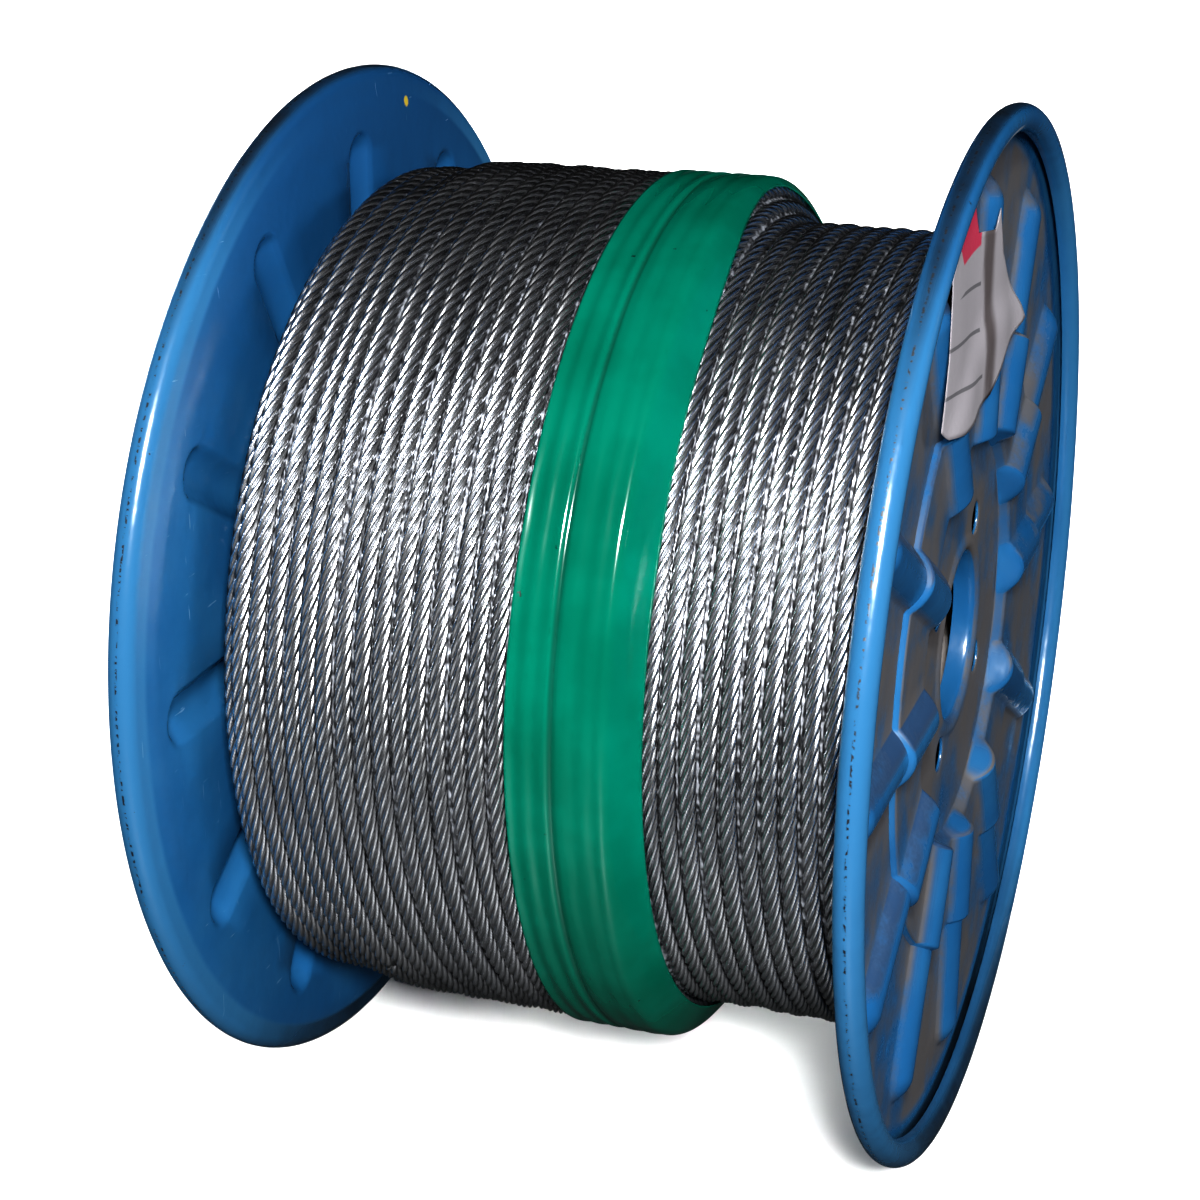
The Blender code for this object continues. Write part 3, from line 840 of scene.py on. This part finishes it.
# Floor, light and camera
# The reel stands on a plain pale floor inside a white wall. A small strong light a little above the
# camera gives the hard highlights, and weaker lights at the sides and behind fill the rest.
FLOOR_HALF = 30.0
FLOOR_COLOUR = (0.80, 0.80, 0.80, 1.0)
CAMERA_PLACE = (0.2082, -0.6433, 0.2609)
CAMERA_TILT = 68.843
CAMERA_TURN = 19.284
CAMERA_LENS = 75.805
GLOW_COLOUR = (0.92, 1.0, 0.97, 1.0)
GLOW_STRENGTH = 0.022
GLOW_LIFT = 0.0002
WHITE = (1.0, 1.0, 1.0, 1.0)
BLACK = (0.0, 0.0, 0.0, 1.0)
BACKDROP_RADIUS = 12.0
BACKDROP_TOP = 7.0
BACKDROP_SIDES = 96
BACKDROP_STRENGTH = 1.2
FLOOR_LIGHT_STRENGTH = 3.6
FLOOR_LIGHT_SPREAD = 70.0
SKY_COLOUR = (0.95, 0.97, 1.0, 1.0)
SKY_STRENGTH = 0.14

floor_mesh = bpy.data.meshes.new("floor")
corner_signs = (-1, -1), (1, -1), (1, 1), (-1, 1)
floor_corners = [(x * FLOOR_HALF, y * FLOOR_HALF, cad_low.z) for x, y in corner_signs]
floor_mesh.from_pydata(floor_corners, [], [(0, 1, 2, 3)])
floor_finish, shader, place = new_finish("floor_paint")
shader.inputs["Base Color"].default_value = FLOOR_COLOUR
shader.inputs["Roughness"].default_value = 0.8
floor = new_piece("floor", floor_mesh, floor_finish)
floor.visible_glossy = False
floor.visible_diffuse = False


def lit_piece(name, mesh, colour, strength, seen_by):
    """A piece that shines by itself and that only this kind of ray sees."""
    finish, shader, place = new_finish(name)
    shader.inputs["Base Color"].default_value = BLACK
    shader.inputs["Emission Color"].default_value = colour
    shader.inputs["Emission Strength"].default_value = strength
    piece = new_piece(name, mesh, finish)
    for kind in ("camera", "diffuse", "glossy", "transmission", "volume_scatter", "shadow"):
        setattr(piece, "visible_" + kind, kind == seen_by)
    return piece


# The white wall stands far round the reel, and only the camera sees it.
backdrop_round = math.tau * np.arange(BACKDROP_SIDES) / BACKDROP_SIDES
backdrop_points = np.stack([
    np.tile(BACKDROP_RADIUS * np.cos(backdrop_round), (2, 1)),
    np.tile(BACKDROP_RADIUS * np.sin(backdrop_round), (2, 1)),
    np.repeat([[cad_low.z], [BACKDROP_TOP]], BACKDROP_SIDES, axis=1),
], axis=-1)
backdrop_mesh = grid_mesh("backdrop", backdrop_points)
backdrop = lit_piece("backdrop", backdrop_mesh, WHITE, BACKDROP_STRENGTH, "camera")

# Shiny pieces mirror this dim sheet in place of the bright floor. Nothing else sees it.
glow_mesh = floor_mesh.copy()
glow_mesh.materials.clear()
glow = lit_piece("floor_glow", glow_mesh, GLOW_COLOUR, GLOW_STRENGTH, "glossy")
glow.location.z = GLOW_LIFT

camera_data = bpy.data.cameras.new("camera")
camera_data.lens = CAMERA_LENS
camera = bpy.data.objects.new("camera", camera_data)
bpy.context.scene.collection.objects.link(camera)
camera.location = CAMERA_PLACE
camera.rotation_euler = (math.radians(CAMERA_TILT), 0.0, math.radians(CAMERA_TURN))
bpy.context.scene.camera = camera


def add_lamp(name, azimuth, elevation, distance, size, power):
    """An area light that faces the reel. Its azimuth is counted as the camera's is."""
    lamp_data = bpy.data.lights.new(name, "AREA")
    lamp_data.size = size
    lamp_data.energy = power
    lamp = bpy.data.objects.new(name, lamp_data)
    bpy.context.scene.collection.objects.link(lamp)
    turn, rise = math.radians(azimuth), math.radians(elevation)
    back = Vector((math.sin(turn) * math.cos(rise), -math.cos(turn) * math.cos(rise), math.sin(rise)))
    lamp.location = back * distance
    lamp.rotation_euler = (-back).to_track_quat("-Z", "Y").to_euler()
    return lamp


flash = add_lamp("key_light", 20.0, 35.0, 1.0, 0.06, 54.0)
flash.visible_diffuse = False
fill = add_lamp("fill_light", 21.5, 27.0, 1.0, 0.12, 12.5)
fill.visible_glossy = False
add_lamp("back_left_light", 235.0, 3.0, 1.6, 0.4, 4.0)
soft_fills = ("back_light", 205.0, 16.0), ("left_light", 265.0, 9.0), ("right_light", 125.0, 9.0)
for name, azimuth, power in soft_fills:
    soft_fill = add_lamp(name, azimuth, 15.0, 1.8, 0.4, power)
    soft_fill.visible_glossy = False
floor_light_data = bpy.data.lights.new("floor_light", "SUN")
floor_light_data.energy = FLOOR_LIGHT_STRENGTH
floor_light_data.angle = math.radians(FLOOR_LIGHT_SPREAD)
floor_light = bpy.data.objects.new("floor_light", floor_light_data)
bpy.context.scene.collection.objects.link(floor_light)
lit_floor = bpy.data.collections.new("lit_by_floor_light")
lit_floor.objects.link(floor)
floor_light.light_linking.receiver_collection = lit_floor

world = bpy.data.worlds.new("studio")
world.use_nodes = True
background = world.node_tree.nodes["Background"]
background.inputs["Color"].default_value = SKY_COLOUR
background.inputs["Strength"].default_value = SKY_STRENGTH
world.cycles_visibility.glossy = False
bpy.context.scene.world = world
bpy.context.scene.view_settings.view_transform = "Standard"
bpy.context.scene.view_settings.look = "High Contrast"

● Problem details: Word for word, restate all of the data shown above.

● Finished answer:
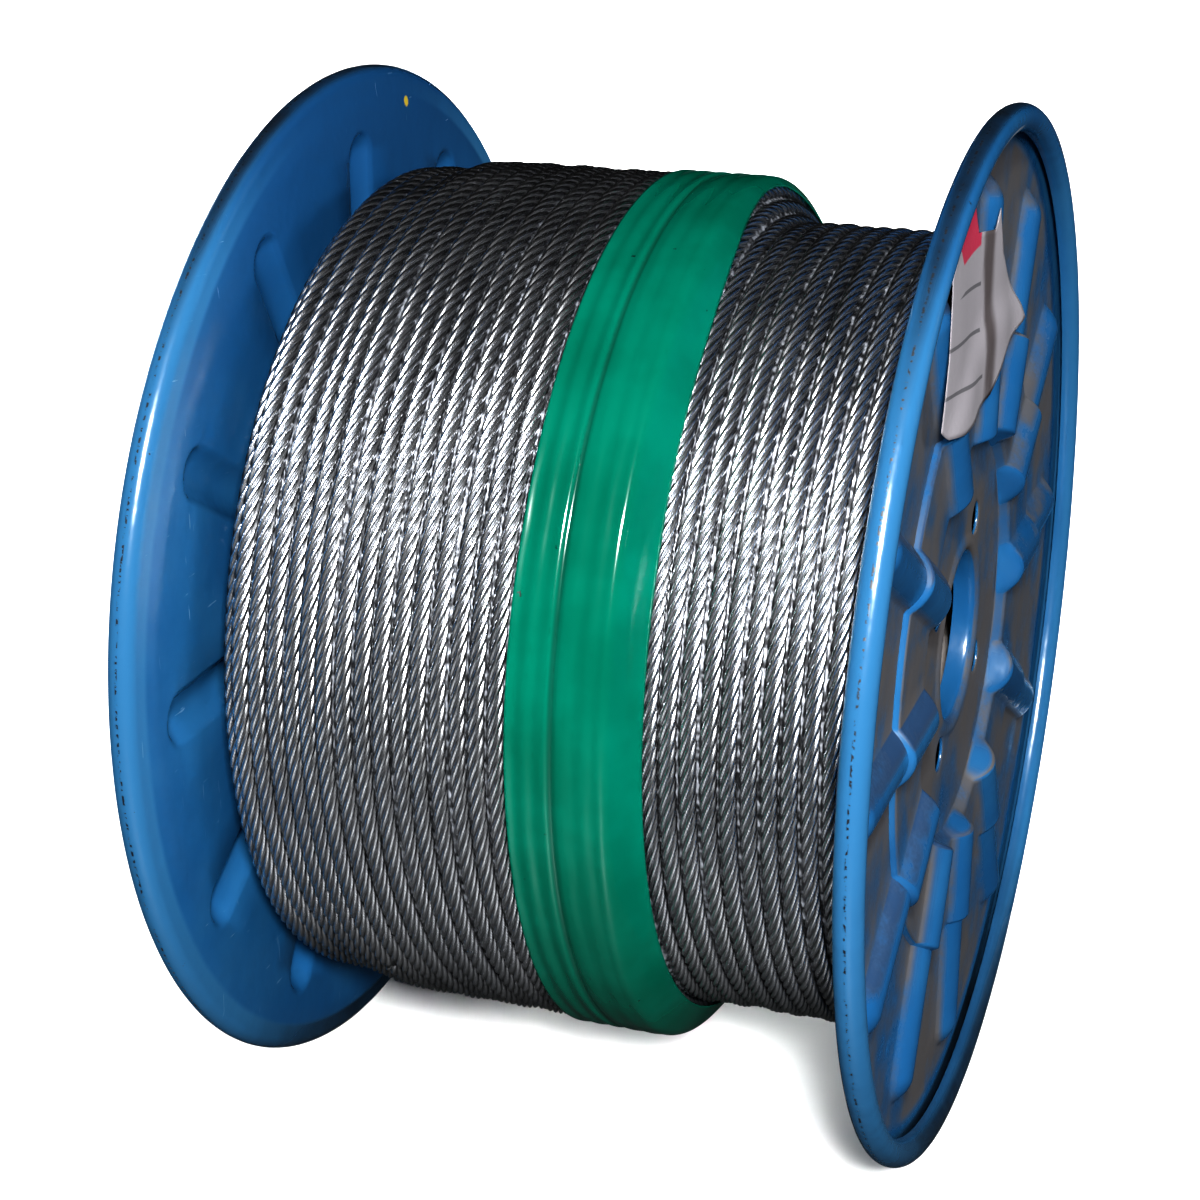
The Blender code for this object continues. Write part 3, from line 840 of scene.py on. This part finishes it.
# Floor, light and camera
# The reel stands on a plain pale floor inside a white wall. A small strong light a little above the
# camera gives the hard highlights, and weaker lights at the sides and behind fill the rest.
FLOOR_HALF = 30.0
FLOOR_COLOUR = (0.80, 0.80, 0.80, 1.0)
CAMERA_PLACE = (0.2082, -0.6433, 0.2609)
CAMERA_TILT = 68.843
CAMERA_TURN = 19.284
CAMERA_LENS = 75.805
GLOW_COLOUR = (0.92, 1.0, 0.97, 1.0)
GLOW_STRENGTH = 0.022
GLOW_LIFT = 0.0002
WHITE = (1.0, 1.0, 1.0, 1.0)
BLACK = (0.0, 0.0, 0.0, 1.0)
BACKDROP_RADIUS = 12.0
BACKDROP_TOP = 7.0
BACKDROP_SIDES = 96
BACKDROP_STRENGTH = 1.2
FLOOR_LIGHT_STRENGTH = 3.6
FLOOR_LIGHT_SPREAD = 70.0
SKY_COLOUR = (0.95, 0.97, 1.0, 1.0)
SKY_STRENGTH = 0.14

floor_mesh = bpy.data.meshes.new("floor")
corner_signs = (-1, -1), (1, -1), (1, 1), (-1, 1)
floor_corners = [(x * FLOOR_HALF, y * FLOOR_HALF, cad_low.z) for x, y in corner_signs]
floor_mesh.from_pydata(floor_corners, [], [(0, 1, 2, 3)])
floor_finish, shader, place = new_finish("floor_paint")
shader.inputs["Base Color"].default_value = FLOOR_COLOUR
shader.inputs["Roughness"].default_value = 0.8
floor = new_piece("floor", floor_mesh, floor_finish)
floor.visible_glossy = False
floor.visible_diffuse = False


def lit_piece(name, mesh, colour, strength, seen_by):
    """A piece that shines by itself and that only this kind of ray sees."""
    finish, shader, place = new_finish(name)
    shader.inputs["Base Color"].default_value = BLACK
    shader.inputs["Emission Color"].default_value = colour
    shader.inputs["Emission Strength"].default_value = strength
    piece = new_piece(name, mesh, finish)
    for kind in ("camera", "diffuse", "glossy", "transmission", "volume_scatter", "shadow"):
        setattr(piece, "visible_" + kind, kind == seen_by)
    return piece


# The white wall stands far round the reel, and only the camera sees it.
backdrop_round = math.tau * np.arange(BACKDROP_SIDES) / BACKDROP_SIDES
backdrop_points = np.stack([
    np.tile(BACKDROP_RADIUS * np.cos(backdrop_round), (2, 1)),
    np.tile(BACKDROP_RADIUS * np.sin(backdrop_round), (2, 1)),
    np.repeat([[cad_low.z], [BACKDROP_TOP]], BACKDROP_SIDES, axis=1),
], axis=-1)
backdrop_mesh = grid_mesh("backdrop", backdrop_points)
backdrop = lit_piece("backdrop", backdrop_mesh, WHITE, BACKDROP_STRENGTH, "camera")

# Shiny pieces mirror this dim sheet in place of the bright floor. Nothing else sees it.
glow_mesh = floor_mesh.copy()
glow_mesh.materials.clear()
glow = lit_piece("floor_glow", glow_mesh, GLOW_COLOUR, GLOW_STRENGTH, "glossy")
glow.location.z = GLOW_LIFT

camera_data = bpy.data.cameras.new("camera")
camera_data.lens = CAMERA_LENS
camera = bpy.data.objects.new("camera", camera_data)
bpy.context.scene.collection.objects.link(camera)
camera.location = CAMERA_PLACE
camera.rotation_euler = (math.radians(CAMERA_TILT), 0.0, math.radians(CAMERA_TURN))
bpy.context.scene.camera = camera


def add_lamp(name, azimuth, elevation, distance, size, power):
    """An area light that faces the reel. Its azimuth is counted as the camera's is."""
    lamp_data = bpy.data.lights.new(name, "AREA")
    lamp_data.size = size
    lamp_data.energy = power
    lamp = bpy.data.objects.new(name, lamp_data)
    bpy.context.scene.collection.objects.link(lamp)
    turn, rise = math.radians(azimuth), math.radians(elevation)
    back = Vector((math.sin(turn) * math.cos(rise), -math.cos(turn) * math.cos(rise), math.sin(rise)))
    lamp.location = back * distance
    lamp.rotation_euler = (-back).to_track_quat("-Z", "Y").to_euler()
    return lamp


flash = add_lamp("key_light", 20.0, 35.0, 1.0, 0.06, 54.0)
flash.visible_diffuse = False
fill = add_lamp("fill_light", 21.5, 27.0, 1.0, 0.12, 12.5)
fill.visible_glossy = False
add_lamp("back_left_light", 235.0, 3.0, 1.6, 0.4, 4.0)
soft_fills = ("back_light", 205.0, 16.0), ("left_light", 265.0, 9.0), ("right_light", 125.0, 9.0)
for name, azimuth, power in soft_fills:
    soft_fill = add_lamp(name, azimuth, 15.0, 1.8, 0.4, power)
    soft_fill.visible_glossy = False
floor_light_data = bpy.data.lights.new("floor_light", "SUN")
floor_light_data.energy = FLOOR_LIGHT_STRENGTH
floor_light_data.angle = math.radians(FLOOR_LIGHT_SPREAD)
floor_light = bpy.data.objects.new("floor_light", floor_light_data)
bpy.context.scene.collection.objects.link(floor_light)
lit_floor = bpy.data.collections.new("lit_by_floor_light")
lit_floor.objects.link(floor)
floor_light.light_linking.receiver_collection = lit_floor

world = bpy.data.worlds.new("studio")
world.use_nodes = True
background = world.node_tree.nodes["Background"]
background.inputs["Color"].default_value = SKY_COLOUR
background.inputs["Strength"].default_value = SKY_STRENGTH
world.cycles_visibility.glossy = False
bpy.context.scene.world = world
bpy.context.scene.view_settings.view_transform = "Standard"
bpy.context.scene.view_settings.look = "High Contrast"